What’s the most interesting local custom you’ve encountered?
The most interesting local custom I have encountered is not interesting because it is quaint. It is interesting because it asks something of us.
I am thinking of Welcome to Country or Acknowledgement of Country ceremonies. They are not the same thing. A Welcome to Country is a formal cultural ceremony performed by Traditional Owners of the land. An Acknowledgement of Country is a statement of respect that anyone can give.
Both have become familiar in Australian public life. They have also become contentious.
The recent booing during Anzac Day ceremonies brought this into sharp focus. I know the elder who gave the ceremony in Sydney. I know him to be a person of integrity, grace, humour, and honesty. So, for me, the response was not merely political. It was an insult to him as a person, to his people, to our country, and to the seriousness of the occasion.
It is easy to boo a symbol. It is harder to look at the person standing there.
One reason I value this custom is that it begins with respect. It says: we are not the first people here. This place has memory. We stand on land that has been known, loved, named, sung, walked, and cared for long before us. Respect is not a distraction.
I have written before about the Brewarrina fish traps, one of the great meeting places in eastern Australia. Many Aboriginal nations gathered there for ceremony, trade, diplomacy, and social connection. These gatherings had protocols. People did not simply walk into another group’s Country and act as though they belonged there. Permission was sought. Custodians welcomed them. Rules of safe passage were observed. https://theafterword.blog/2026/01/13/a-new-kind-of-freedom/
That is a serious way of understanding land. It is not only property. It is relationship. Responsibility. Belonging. Much of Western culture asks, “Who owns this land?” Indigenous culture asks a deeper question: “How do we belong rightly to this Country?”

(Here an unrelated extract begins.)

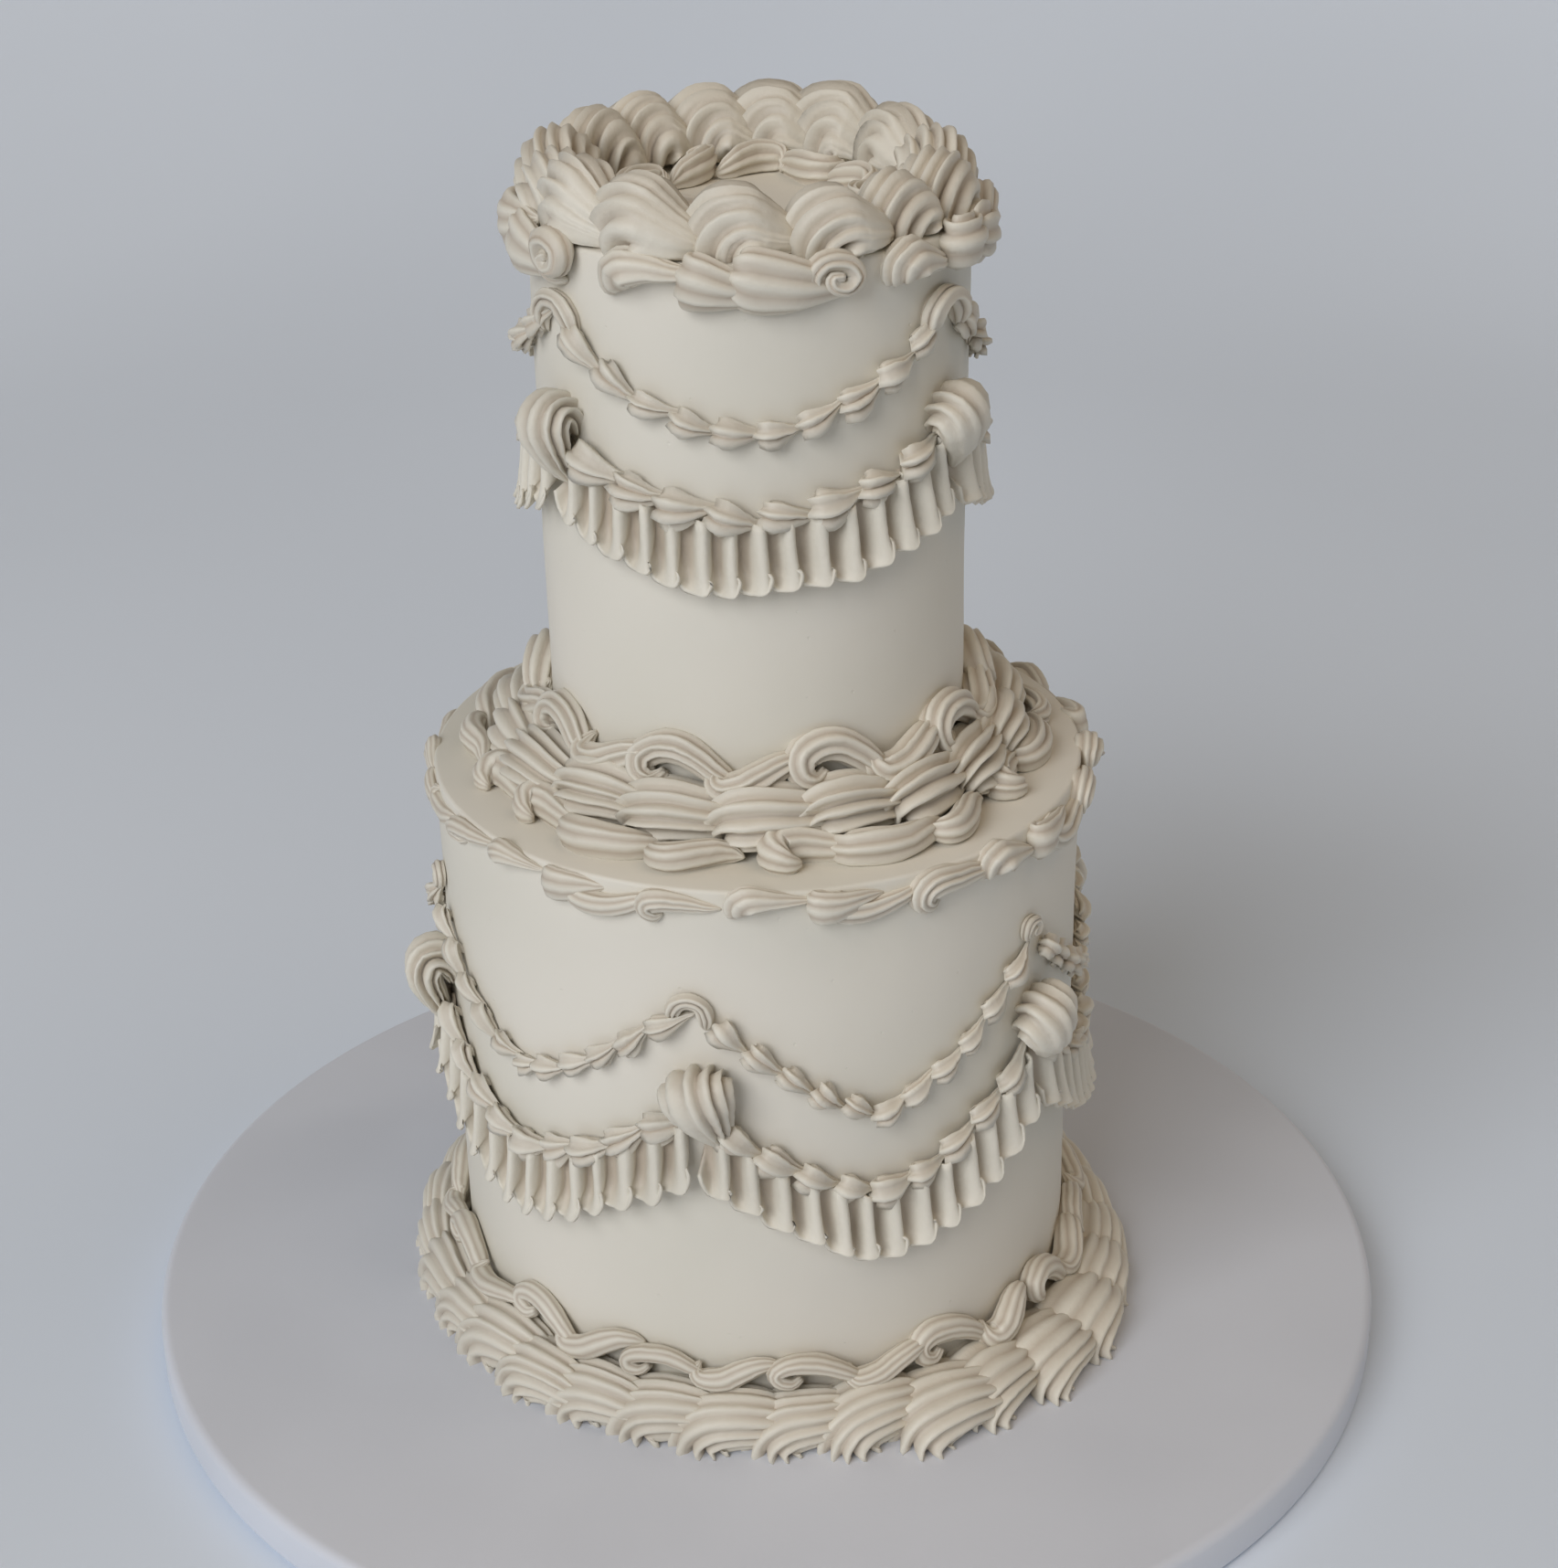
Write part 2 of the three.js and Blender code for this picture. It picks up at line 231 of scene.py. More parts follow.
# A round spiral with its loose end tucked behind
SPIRAL = Stroke((
    (0.6, 4.3, 3.8, 1.2, 1.1, 0.5),
    (-1.3, 3.7, 3.5, 1.7, 1.5, 1.0),
    (-0.6, 1.8, 3.1, 2.0, 1.8, 1.0),
    (2.1, 1.9, 2.9, 2.3, 2.0, 1.0),
    (3.4, 4.8, 2.7, 2.5, 2.3, 1.0),
    (1.0, 7.2, 2.5, 2.7, 2.5, 1.0),
    (-2.9, 6.6, 2.2, 2.8, 2.6, 1.0),
    (-4.6, 3.2, 1.8, 2.6, 2.4, 1.0),
    (-2.8, -0.2, 1.4, 1.9, 1.7, 1.0),
    (0.6, -1.2, 1.0, 0.5, 0.5, 0.0),
), UP, 6, 0.28, 30, 1, 0, 0.6)
# Two short arms over the end of a garland
BOW = Stroke((
    (-5.2, -6.0, 1.6, 1.0, 1.0, 0.8),
    (-5.6, -3.8, 2.0, 2.6, 2.6, 1.1),
    (-4.6, -0.4, 2.2, 2.8, 2.8, 1.0),
    (-1.6, 2.0, 2.3, 2.6, 2.5, 1.0),
    (2.4, 1.8, 2.2, 2.6, 2.5, 1.0),
    (4.9, -1.2, 2.1, 2.8, 2.8, 1.0),
    (5.8, -4.4, 1.8, 2.0, 2.0, 1.0),
    (6.2, -6.8, 1.4, 0.3, 0.3, 0.0),
), UP, 6, 0.32, 24, 1, 1.0, 0.5)


def smooth_through(stations, count):
    """Samples of a smooth curve through the stations, at even steps."""
    spans = len(stations) - 1
    samples = []
    for step in range(count):
        place = step * spans / (count - 1)
        first = min(int(place), spans - 1)
        t = place - first
        near = [stations[min(max(first + k, 0), spans)] for k in (-1, 0, 1, 2)]
        samples.append([
            b + 0.5 * t * (c - a + t * (2 * a - 5 * b + 4 * c - d + t * (3 * (b - c) + d - a)))
            for a, b, c, d in zip(*near)
        ])
    return samples


def ring_frames(stroke, size):
    """For each ring of a stroke, the matrix of its half sizes, way and middle, and its groove."""
    length, width, height = size
    samples = smooth_through(stroke.stations, stroke.rings)
    middles = [Vector((a * length, c * width, u * height)) for a, c, u, _, _, _ in samples]
    thick, deep = (width, height) if stroke.side == ACROSS else (height, width)
    frames = []
    for k, (_, _, _, wide, high, groove) in enumerate(samples):
        ahead = (middles[min(k + 1, stroke.rings - 1)] - middles[max(k - 1, 0)]).normalized()
        if k < stroke.press * stroke.rings:
            ahead = UP.slerp(ahead, k / stroke.press / stroke.rings)
        face = ahead.cross(stroke.side) if stroke.side == ACROSS else stroke.side.cross(ahead)
        face.normalize()
        turn = Matrix((stroke.side * wide * thick, face * high * deep, ahead)).transposed()
        frames.append((Matrix.Translation(middles[k]) @ turn.to_4x4(), groove))
    return frames


def star_end(bm, stroke, spot):
    """The closed end that a stroke grows from. Each rim vert keeps its place round the star."""
    count = stroke.flutes * len(FLUTE)
    bmesh.ops.create_circle(bm, cap_ends=True, cap_tris=True, segments=count, radius=1)
    for vert in bm.verts:
        rim = vert.co.length > 0.5
        place = round(math.atan2(vert.co.y, vert.co.x) / math.tau * count) % count
        vert[spot] = place if rim else -1


def uneven_edges(count, chance):
    """Where each flute of a star starts, as a share of the way round: no two are equally wide."""
    widths = [chance.uniform(*FLUTE_WIDTHS) for _ in range(count)]
    return [sum(widths[:k]) / sum(widths) for k in range(count + 1)]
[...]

I also learn from the people who offer the welcome. I learn something of their story, humour, culture, and the challenges they face. The elders I have heard are often generous and disarming. They carry painful history without always speaking bitterly. They often speak with grace when grace has not always been shown to them.
I understand why some people struggle with these ceremonies. Sometimes an Acknowledgement of Country is done thoughtlessly. Sometimes it sounds like institutional virtue signalling. When words are used without attention, they lose weight.
Others feel interrupted. They want to get on with the meeting, lecture, ceremony, match, or day. But respect is not an interruption.
Some hear these ceremonies through guilt and defensiveness. They feel accused for things they did not personally do. Others feel culturally unsettled, economically pressed, or unsure of their own place in a changing country.
Some people are offended because they feel they are being welcomed to their own country. They were born here. Their families may have been here for generations. This is home. So the words can sound as though someone is telling them they do not belong.
I understand that. No one wants to feel like a guest in the only home they have known. But I do not hear Welcome to Country as saying, “You do not belong here.” I hear it saying, “You are not the only ones who belong here.” Our belonging sits alongside an older belonging, one that was ignored, damaged, and often denied.
Which brings me to the final reason I value this custom. It asks what kind of people we want to be. Kate Grenville, in Unsettled, asks what we do with the knowledge that non-Indigenous Australians are beneficiaries of a violent past. We cannot change what happened. We also cannot pretend it has no claim on us. The question is no longer only, “What happened?” It is, “What do we do now that we know?”
The old human story is familiar. When two groups want the same land, security, and future, fear rises. Power organises itself. One group dominates. Another is pushed aside. Later generations inherit the consequences and argue over what we do with what we know. The world is on edge for exactly this reason.
Perhaps Welcome to Country matters because it offers a small rehearsal of another way. Not conquest. Not denial. Not resentment. Not erasure. Welcome.
A person stands before us and says, in effect: this is Country; it has a story; my people have carried that story; you are here now; you are welcome; come with respect.
That is not a perfect solution. It does not undo the past or settle every argument.
But at its best, it is a moment of grace. And like all grace, it can be refused. Or received.